I agree on the college amenities thing - when I was at large state U for college, we didn't have new-fangled things like gourmet omelet stations in the dorms or campus bike-shares like my best friend at small midwestern smart-people college. But did I notice that they were missing when I got back from visiting her? Not really. But having now seen the amenities for the undergrads at my graduate school , I think it's more for the parents. They want a high-class experience for their kids. And since I'm jaded, it seems that most of the undergrads are there for finishing school/networking, not academics, so the amenities are just what they've become used to at their class status.

BTW, I love the discussions of thrifty moving and what to spend your money on. The question of furniture is especially baffling to me. I moved out of my IKEA furnished apartment in May to a summer sublet in a large city that is furnished with what I call "real people furniture". In August, my spouse and I will be moving to yet another apartment for a year at most. Living here has whetted our appetite for good quality furniture, but I feel guilty for both my rampant consumerism and contributing to a culture of disposable goods. I sold most of my old furniture on craigslist and gave the rest of it away - nothing went to the junkyard.
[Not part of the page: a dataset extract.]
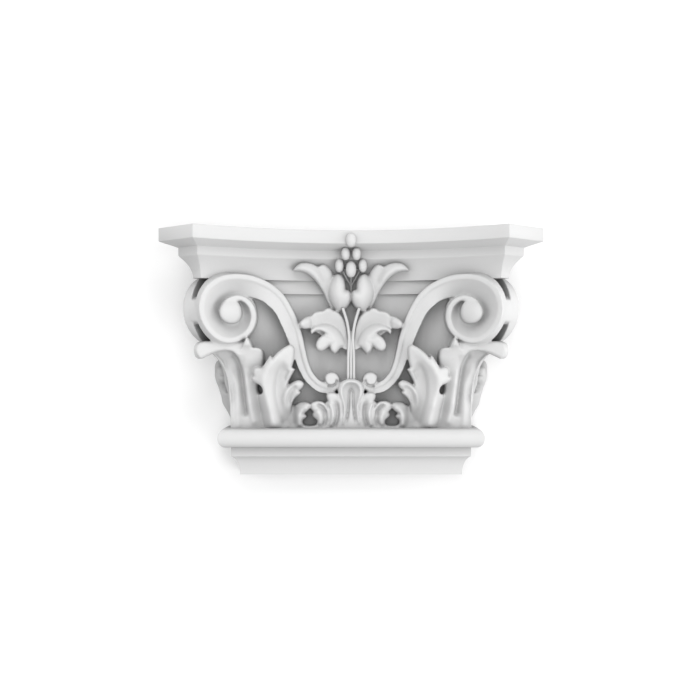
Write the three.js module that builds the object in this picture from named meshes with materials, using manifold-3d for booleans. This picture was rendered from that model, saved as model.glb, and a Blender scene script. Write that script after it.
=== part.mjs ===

But moving was bad enough without actual furniture (we managed an East Coast to Midwest haul with a borrowed cargo van packed to the gills) - I couldn't justify spending a thousand bucks to move my flat-pack particle board furniture in a u-haul. Would I do so for real people furniture? The psychic energy spent on this is troubling, as is the idea that we will be sleeping on the floor until we buy a bed - is it worth the wait to find a used one? Buy a cheap one from IKEA? A nice one with a real mattress? I've made lists and budgets galore.
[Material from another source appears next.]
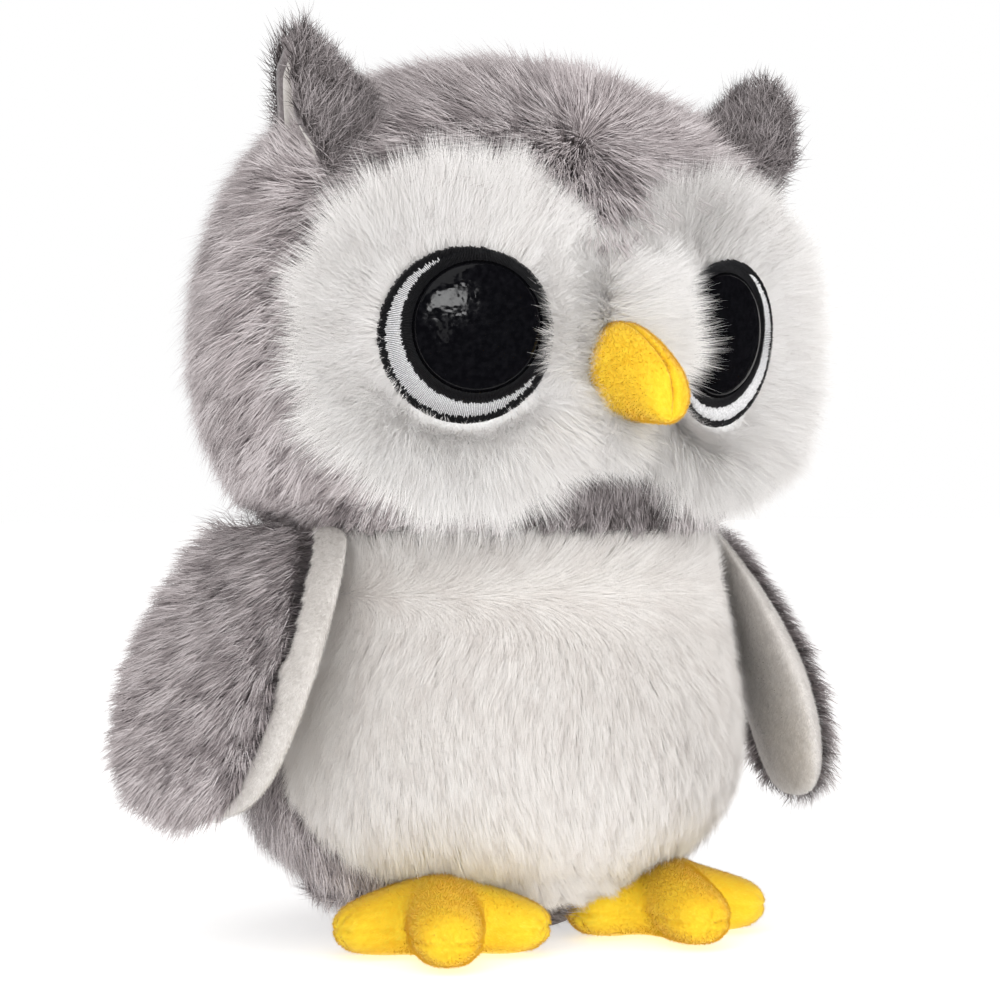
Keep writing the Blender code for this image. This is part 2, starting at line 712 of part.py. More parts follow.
def make_wing(side, word, parts, cutters, cloths, body_fitted):
    """Grey outer side, white lining that wraps the front edge, and the padding between."""
    place, turn = wing_hinge(side)
    across = Vector((0.0, 1.0, 0.0))
    thick = Vector((1.0, 0.0, 0.0))
    skin = wing_rings(side, 0.0)
    wall = wing_rings(side, WING_LINING_THICKNESS)
    inside = wing_rings(side, WING_LINING_THICKNESS + SEW_GAP)
    hollow = as_cutter(stuffed_cage(f"wing_hollow_{word}", cutters, wall, across, thick, LIMB_CORNERS))
    outer = stuffed_cage(f"wing_outer_{word}", parts, skin, across, thick, LIMB_CORNERS)
    lining = stuffed_cage(f"wing_lining_{word}", parts, skin, across, thick, LIMB_CORNERS)
    padding = stuffed_cage(f"wing_padding_{word}", parts, inside, across, thick, LIMB_CORNERS)
    outer.data.materials.append(cloths["grey"])
    lining.data.materials.append(cloths["lining"])
    padding.data.materials.append(cloths["fibre"])
    lining_side = lining_region(f"lining_side_{word}", cutters, side, 0.0)
    lining_fitted = lining_region(f"lining_fitted_{word}", cutters, side, SEW_GAP)
    for obj in (hollow, outer, lining, padding, lining_side, lining_fitted):
        obj.location = place
        obj.rotation_mode = "QUATERNION"
        obj.rotation_quaternion = turn
    boolean(outer, "DIFFERENCE", lining_side)
    boolean(lining, "INTERSECT", lining_fitted)

    travel = math.radians(WING_INWARD_TRAVEL_DEG + WING_TRAVEL_MARGIN_DEG)
    swing = Quaternion(turn @ across, -side * travel)
    swung = as_cutter(add_object(f"body_swung_{word}", body_fitted.data, cutters))
    swung.rotation_mode = "QUATERNION"
    swung.rotation_quaternion = swing
    swung.location = place - swing @ place
    for obj in (outer, lining, padding):
        boolean(obj, "DIFFERENCE", body_fitted)
        boolean(obj, "DIFFERENCE", swung)
    for obj in (outer, lining):
        boolean(obj, "DIFFERENCE", hollow)


# Feet

def foot_forms(name, collection, side, inset, corners):
    """Three toes that grow from one pad, each a stuffed roll that starts behind the pad's middle."""
    up = Vector((0.0, 0.0, 1.0))
    pad = Vector((side * FOOT_OFF_MIDDLE, -FOOT_PAD_FORWARD, FOOT_HEIGHT / 2 - FLOOR_FLAT))
    made = []
    middle_toe = (0, TOE_REACH, FOOT_HEIGHT)
    side_toes = [(toe, SIDE_TOE_REACH, FOOT_HEIGHT * SIDE_TOE_TALL_SHARE) for toe in (-1, 1)]
    for toe, reach, height in [middle_toe] + side_toes:
        turn = math.radians(FEET_SWING_DEG + side * FOOT_TURN_DEG + toe * TOE_SPREAD_DEG)
        ahead = Vector((math.sin(turn), -math.cos(turn), 0.0))
        across = Vector((math.cos(turn), math.sin(turn), 0.0))
        root = pad + up * SIDE_TOE_RISE * abs(toe)
        rings = []
        for along, wide, tall in TOE_SHARES:
            run = along * reach - math.copysign(inset, along)
            rings.append((root + ahead * run, wide * TOE_WIDTH / 2 - inset, tall * height / 2 - inset))
        roll = stuffed_cage(f"{name}_toe_{toe}", collection, rings, across, up, corners)
        made.append(as_cutter(roll))
    for toe in made[1:]:
        boolean(made[0], "UNION", toe, "MANIFOLD")
    return made[0]


def foot_region(name, cutters, side, low, high):
    """A box round the whole foot between two heights."""
    reach = TOE_REACH + TOE_WIDTH
    middle = Vector((side * FOOT_OFF_MIDDLE, -FOOT_PAD_FORWARD, 0.0))
    return as_cutter(
        box(name, cutters, middle + Vector((-reach, -reach, low)), middle + Vector((reach, reach, high)))
    )


def make_foot(side, word, parts, cutters, cloths, body_fitted):
    """Upper and sole, sewn at a level seam round the toes, over their filling."""
    top = FOOT_HEIGHT + CUT_OVERRUN
    filling_inset = VELBOA_COVER + SEW_GAP
    above = foot_region(f"above_seam_{word}", cutters, side, FOOT_SEAM_HEIGHT + SEW_GAP, top)
    below = foot_region(f"below_seam_{word}", cutters, side, 0.0, FOOT_SEAM_HEIGHT)
    inside = foot_region(f"over_sole_{word}", cutters, side, filling_inset, top)
    hollow = foot_forms(f"foot_hollow_{word}", cutters, side, VELBOA_COVER, FILLING_CORNERS)
    for name, region, cloth, inset, corners in (
        (f"foot_upper_{word}", above, "yellow", 0.0, LIMB_CORNERS),
        (f"foot_sole_{word}", below, "yellow", 0.0, LIMB_CORNERS),
        (f"foot_stuffing_{word}", inside, "fibre", filling_inset, FILLING_CORNERS),
    ):
        piece = foot_forms(f"{name}_form", cutters, side, inset, corners)
        as_part(piece, name, cutters, parts, cloths[cloth])
        boolean(piece, "INTERSECT", region, "MANIFOLD")
        boolean(piece, "DIFFERENCE", body_fitted, "MANIFOLD")
        if inset == 0.0:
            boolean(piece, "DIFFERENCE", hollow, "MANIFOLD")


def main():
    clear_scene()
    parts = new_collection("plush_owl")
    cutters = new_collection("cutters")
    cloths = {
        "grey": fabric("grey_plush", (0.34, 0.30, 0.31), 0.95),
        "white": fabric("white_plush", (0.80, 0.78, 0.76), 0.95),
        "lining": fabric("white_velboa", (0.78, 0.76, 0.74), 0.90),
        "yellow": fabric("yellow_velboa", (0.95, 0.55, 0.03), 0.85),
        "black": fabric("black_stitching", (0.01, 0.01, 0.012), 0.60),
        "thread": fabric("white_stitching", (0.80, 0.80, 0.80), 0.50),
        "gloss": fabric("black_gloss", (0.005, 0.005, 0.007), 0.08),
        "fibre": fabric("polyester_fibre", (0.85, 0.85, 0.85), 1.00),
    }
    head_fitted = make_head(parts, cutters, cloths)
    make_beak(parts, cutters, cloths, head_fitted, cheeks(cutters, SEW_GAP))
    body_fitted = make_body(parts, cutters, cloths)
    for side, word in ((-1, "right"), (1, "left")):
        make_eye(side, word, parts, cutters, cloths)
        make_ear(side, word, parts, cloths, head_fitted)
        make_wing(side, word, parts, cutters, cloths, body_fitted)
        make_foot(side, word, parts, cutters, cloths, body_fitted)
    for obj in parts.objects:
        smooth(obj)


main()
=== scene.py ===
import math

import bmesh
import bpy
import numpy as np
from mathutils import Matrix, Vector


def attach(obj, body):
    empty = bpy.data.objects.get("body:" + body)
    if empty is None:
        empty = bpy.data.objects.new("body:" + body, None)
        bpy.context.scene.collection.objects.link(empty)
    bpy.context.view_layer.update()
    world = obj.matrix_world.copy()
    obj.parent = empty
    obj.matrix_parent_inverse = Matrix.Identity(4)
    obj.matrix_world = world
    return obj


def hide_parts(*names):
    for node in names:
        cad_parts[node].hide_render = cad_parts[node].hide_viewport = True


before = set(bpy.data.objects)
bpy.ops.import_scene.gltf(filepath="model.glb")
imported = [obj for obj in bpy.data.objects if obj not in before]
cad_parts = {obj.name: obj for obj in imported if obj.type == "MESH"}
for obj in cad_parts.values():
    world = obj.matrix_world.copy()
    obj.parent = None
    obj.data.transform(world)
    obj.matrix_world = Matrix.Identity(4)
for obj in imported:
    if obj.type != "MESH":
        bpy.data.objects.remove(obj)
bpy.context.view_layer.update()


# The camera, the light and the table
# The owl sits on a plain white table in soft studio light: a white room, one wide lamp up to the
# left and a low one in front. Two cards in front light only what is glossy, above all the pupils.
# The camera stands level with the owl's chest, to its right.


class Wire:
    """One value running between nodes, so that a sum or a product of it lays its own node."""

    def __init__(self, bench, socket):
        self.bench = bench
        self.socket = socket

    def other(self, name):
        """Another output of the node that this value comes from."""
        return Wire(self.bench, next(s for s in self.socket.node.outputs if s.name == name and s.enabled))

    def _with(self, operation, first, second):
        vectors = [
            isinstance(x, tuple) or isinstance(x, Wire) and x.socket.type == "VECTOR"
            for x in (first, second)
        ]
        if not any(vectors):
            return self.bench.lay("ShaderNodeMath", {"operation": operation}, {0: first, 1: second})
        if operation == "MULTIPLY" and not all(vectors):
            vector, size = (first, second) if vectors[0] else (second, first)
            return self.bench.lay("ShaderNodeVectorMath", {"operation": "SCALE"}, {0: vector, "Scale": size})
        return self.bench.lay("ShaderNodeVectorMath", {"operation": operation}, {0: first, 1: second})

    def __add__(self, other):
        return self._with("ADD", self, other)

    def __sub__(self, other):
        return self._with("SUBTRACT", self, other)

    def __rsub__(self, other):
        return self._with("SUBTRACT", other, self)

    def __mul__(self, other):
        return self._with("MULTIPLY", self, other)

    def __pow__(self, other):
        return self._with("POWER", self, other)

    def __gt__(self, other):
        return self._with("GREATER_THAN", self, other)


class Bench:
    """A place to lay the nodes of one tree."""

    def __init__(self, tree):
        self.tree = tree

    def lay(self, kind, settings=None, sockets=None, output=0):
        """A node of this kind, with its settings, and values or links for its sockets."""
        node = self.tree.nodes.new(kind)
        for name, value in (settings or {}).items():
            if name == "stops":
                for stop, (place, colour) in zip(node.color_ramp.elements, value):
                    stop.position = place
                    stop.color = (*colour, 1.0)
            else:
                setattr(node, name, value)
        for name, value in (sockets or {}).items():
            if isinstance(name, int):
                socket = node.inputs[name]
            else:
                socket = next(s for s in node.inputs if s.name == name and s.enabled)
            if isinstance(value, Wire):
                self.tree.links.new(value.socket, socket)
            else:
                socket.default_value = value
        if not node.outputs:
            return None
        if isinstance(output, str):
            return Wire(self, next(s for s in node.outputs if s.name == output and s.enabled))
        return Wire(self, [s for s in node.outputs if s.enabled][output])


def new_finish(name, plain, pattern=None):
    """A finish with its plain values, and what its pattern lays where it changes over the piece."""
    material = bpy.data.materials.new(name)
    material.use_nodes = True
    shader = material.node_tree.nodes["Principled BSDF"]
    for word, value in plain.items():
        shader.inputs[word].default_value = value
    if pattern:
        bench = Bench(material.node_tree)
        place = bench.lay("ShaderNodeTexCoord", output="Object")
        for word, wire in pattern(bench, place).items():
            material.node_tree.links.new(wire.socket, shader.inputs[word])
    return material


scene = bpy.context.scene
scene.view_settings.view_transform = "Standard"


def put(name, data):
    """A new object, put into the scene."""
    made = bpy.data.objects.new(name, data)
    scene.collection.objects.link(made)
    return made


def facing(place, aim):
    """How a camera or a lamp at this place is turned to look at its aim."""
    return (Vector(aim) - Vector(place)).to_track_quat("-Z", "Y").to_euler()


camera = put("camera", bpy.data.cameras.new("camera"))
camera_turn = math.radians(29.0)
camera_distance = 0.70
camera_x = -camera_distance * math.sin(camera_turn)
camera_y = -camera_distance * math.cos(camera_turn)
camera.location = (camera_x, camera_y, 0.1156)
camera.rotation_euler = facing(camera.location, (0.0, 0.0, 0.114))
camera.data.lens = 93.85
camera.data.sensor_width = 36.0
camera.data.clip_start = 0.01
scene.camera = camera

room = bpy.data.worlds.new("white_room")
room.use_nodes = True
room.node_tree.nodes.clear()
bench = Bench(room.node_tree)
ray = bench.lay("ShaderNodeLightPath", output="Is Camera Ray")
shown = bench.lay("ShaderNodeBackground", sockets={"Color": (1.0, 1.0, 1.0, 1.0), "Strength": 1.0})
soft = bench.lay("ShaderNodeBackground", sockets={"Color": (1.0, 0.985, 0.975, 1.0), "Strength": 0.80})
dark = bench.lay("ShaderNodeBackground", sockets={"Color": (1.0, 1.0, 1.0, 1.0), "Strength": 0.02})
lit = bench.lay("ShaderNodeMixShader", sockets={0: ray.other("Is Glossy Ray"), 1: soft, 2: dark})
both = bench.lay("ShaderNodeMixShader", sockets={0: ray, 1: lit, 2: shown})
bench.lay("ShaderNodeOutputWorld", sockets={"Surface": both})
scene.world = room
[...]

Since we're both graduate students (law and PhD) and will likely have to be mobile for fellowships and later, my first job, this is not a question that will be solved in the next few years. I shudder to think how much energy we will waste thinking about this for so many moves...the scourge of being thrifty and guilty.

Phoebe said...


I think it's important to distinguish between the frivolous (HBO in rooms) and the substantial (city versus small town, esp. important for many gay students, but potentially also for those of other minority groups, or who are 'different' in some other, less-classifiable way). And as MSI points out in her comment, the question for the best students is how to choose among schools of near-identical rank/academics, so these extra's can enter into it as a way to make a tough decision easier, or as a way to justify choosing a private school over a public one that's also known to be academically rigorous.


"And since I'm jaded, it seems that most of the undergrads are there for finishing school/networking, not academics, so the amenities are just what they've become used to at their class status."

That was not the case at UChicago, nor is it what my friends who went to other schools describe, nor what I've seen at NYU... but I've heard of this phenomenon, and will take your word that it exists, and is for all I know the norm. What's interesting, I think, isn't that rich kids are going to college - that's if anything less noticeable than in the past - but that the 'lifestyle to which they've been accustomed' is supposed to continue for those four (or so) years. The sense I get is that in the Golden Age, (private) college was for rich kids, yes, but it was a break from the bourgeois lives they'd led till then and would leave after, both in the lack of amenities and in the freedom to screw around, experiment, whatever. Now it's less of a break in both senses - students don't have to rough it, but they also think from day one about their careers, the latter being, of course, tied to the fact that private colleges do now have upwardly-mobile and not just already-heirs student bodies.

Miss Self-Important said...

Allison: My current dilemma, totally. I'm about to start grad school, my fiance is starting law school, and I wish furniture could be like those little pills you got as a kid that would "grow" into animal-shaped sponges when soaked in water. All you'd have to schlep is the pill-sized version.

Phoebe said...


Miss Self-Important said...

Oh yeah, that happened too. Engagement, btw, is pretty thrifty given that the costs are largely borne on the male end of things prior to the time when incomes join.

Phoebe said...

Well, congrats!!! I can't believe I found this out not on Facebook but on Cheapness Studies.

PG said...

"The sense I get is that in the Golden Age, (private) college was for rich kids, yes, but it was a break from the bourgeois lives they'd led till then and would leave after, both in the lack of amenities and in the freedom to screw around, experiment, whatever."

I don't know how it was at other schools, but at UVa in the antebellum era, the students brought slaves from home and those who didn't had slaves furnished to them by the school for the duration of the students' living on campus. As early 19th century amenities go, slaves seem pretty fancy. I don't know exactly how much screwing around and experimenting with limited consequences was available. Supposedly the honor code originated after an incident in which a student shot and killed a professor (though I'm not sure what that would have to do with a vow not to lie, cheat, steal nor tolerate those who do), which to me sounds kind of permissive: having students roaming around with firearms. On the other hand, Poe had to leave the school due to gambling debts.

I know nothing about other colleges' historical practices, but this information is force-fed to all UVa graduates.

Phoebe said...


Looks like we're talking about different Golden Ages. I was thinking more mid-20th C, before the meritocracy brought in too many non-rich kids, but well after slavery had been abolished. Then again, Brideshead Revisited shows that in early 20th C Britain, college students, even the less fabulously wealthy, lived in splendor, so perhaps that was the case at some US schools as well. If so, it's hard to see what the moral panic is now about HBO and laundry.